Benchmarks show ranges performing on par with equivalent <algorithm> calls and raw loops for filter/transform pipelines. Where ranges can underperform is in operations that lose iterator category — views::filter downgrades a random-access range to bidirectional, for example, which prevents certain algorithm optimizations. In practice, the difference is negligible for the vast majority of workloads.

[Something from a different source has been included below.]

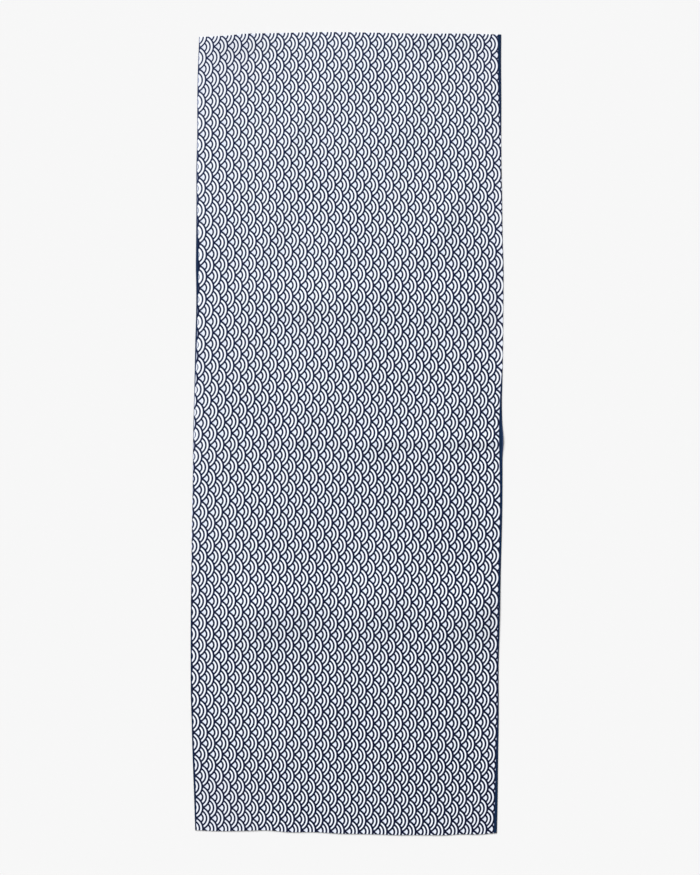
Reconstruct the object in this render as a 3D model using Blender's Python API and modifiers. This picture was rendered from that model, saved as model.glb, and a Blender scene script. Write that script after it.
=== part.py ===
"""Tenugui: one cut length of plain-woven printed cotton, spread out face up on a flat surface.

Metres. +X runs across the cloth, +Y along it and +Z up out of its printed face. The origin is the
middle of the cloth's outline, on the surface that it lies on.
"""

from collections import namedtuple

import bmesh
import bpy
import numpy as np

# Driving dimensions
LENGTH = 0.9045  # between the furthest points of the two cut ends
THICKNESS = 0.001  # the cloth itself with the slight stand of its weave and creases
COLUMNS = 32  # divisions of the solid across the cloth
ROWS = 82  # divisions of the solid along the cloth

# The two woven side edges, at stations counted up from the lower end
Side = namedtuple("Side", "up left right")
SIDES = (
    Side(up=0.000, left=-0.1710, right=0.1672),
    Side(up=0.040, left=-0.1722, right=0.1683),
    Side(up=0.105, left=-0.1744, right=0.1688),
    Side(up=0.175, left=-0.1753, right=0.1697),
    Side(up=0.230, left=-0.1755, right=0.1710),
    Side(up=0.290, left=-0.1753, right=0.1724),
    Side(up=0.375, left=-0.1744, right=0.1742),
    Side(up=0.455, left=-0.1732, right=0.1744),
    Side(up=0.510, left=-0.1720, right=0.1747),
    Side(up=0.620, left=-0.1708, right=0.1757),
    Side(up=0.715, left=-0.1699, right=0.1745),
    Side(up=0.800, left=-0.1688, right=0.1733),
    Side(up=0.865, left=-0.1674, right=0.1728),
    Side(up=0.9045, left=-0.1659, right=0.1733),
)

# The two cut ends, as how far each draws back from the furthest point of that end
End = namedtuple("End", "across lower upper")
ENDS = (
    End(across=-0.170, lower=0.0075, upper=0.0045),
    End(across=-0.103, lower=0.0056, upper=0.0022),
    End(across=-0.045, lower=0.0040, upper=0.0003),
    End(across=0.000, lower=0.0018, upper=0.0000),
    End(across=0.050, lower=0.0005, upper=0.0000),
    End(across=0.105, lower=0.0000, upper=0.0008),
    End(across=0.145, lower=0.0006, upper=0.0017),
    End(across=0.175, lower=0.0036, upper=0.0024),
)

# Folds and creases that stand up from the surface, each a soft ridge: x and y of its middle, the
# turn of its crest from +X in degrees, half the length and half the width of its foot, its height
Crease = namedtuple("Crease", "x y turn half_length half_width height")
CREASES = (
    # the lower fold, right across the cloth
    Crease(x=-0.088, y=-0.203, turn=-3, half_length=0.078, half_width=0.036, height=0.0026),
    Crease(x=0.030, y=-0.188, turn=4, half_length=0.090, half_width=0.050, height=0.0019),
    Crease(x=0.142, y=-0.204, turn=2, half_length=0.070, half_width=0.036, height=0.0027),
    # the upper fold, softer and broken in the middle
    Crease(x=-0.044, y=0.138, turn=5, half_length=0.060, half_width=0.028, height=0.0016),
    Crease(x=0.095, y=0.141, turn=-4, half_length=0.062, half_width=0.028, height=0.0013),
    Crease(x=0.172, y=0.138, turn=0, half_length=0.040, half_width=0.028, height=0.0018),
    # the upper end, curled up a little at two places
    Crease(x=-0.125, y=0.452, turn=0, half_length=0.080, half_width=0.034, height=0.0018),
    Crease(x=0.098, y=0.454, turn=0, half_length=0.085, half_width=0.034, height=0.0020),
    # lengthways ripples in the middle
    Crease(x=-0.054, y=0.015, turn=87, half_length=0.085, half_width=0.022, height=0.0013),
    Crease(x=0.030, y=-0.010, turn=12, half_length=0.040, half_width=0.026, height=0.0014),
    Crease(x=0.121, y=0.035, turn=96, half_length=0.060, half_width=0.022, height=0.0012),
    # slanted ripples in the upper half
    Crease(x=-0.048, y=0.358, turn=58, half_length=0.075, half_width=0.024, height=0.0014),
    Crease(x=0.068, y=0.365, turn=74, half_length=0.060, half_width=0.024, height=0.0012),
    Crease(x=0.112, y=0.245, turn=62, half_length=0.085, half_width=0.025, height=0.0014),
    Crease(x=-0.092, y=0.220, turn=70, half_length=0.070, half_width=0.024, height=0.0011),
    # lengthways ripples below the lower fold
    Crease(x=0.070, y=-0.292, turn=84, half_length=0.062, half_width=0.023, height=0.0011),
    Crease(x=-0.075, y=-0.345, turn=97, half_length=0.060, half_width=0.023, height=0.0010),
)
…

The real performance benefit is indirect: declarative pipelines are easier to reason about, which makes it easier to identify algorithmic improvements. A views::take(10) short-circuits the entire upstream pipeline, something that is easy to forget in a manual loop.
Practical Patterns
Keep data in a view as long as you're only reading it. Materialize with ranges::to when you need stable storage, random access, or will traverse the result multiple times. Store pipelines as variables when you apply the same transformation to different ranges. Use projections in range algorithms instead of wrapping elements in lambdas — std::ranges::sort(users, {}, &User::name) is cleaner than writing a comparator.
Ranges are a default tool for everyday C++ in 2026. They eliminate an entire class of off-by-one errors, make intent explicit, and compose naturally.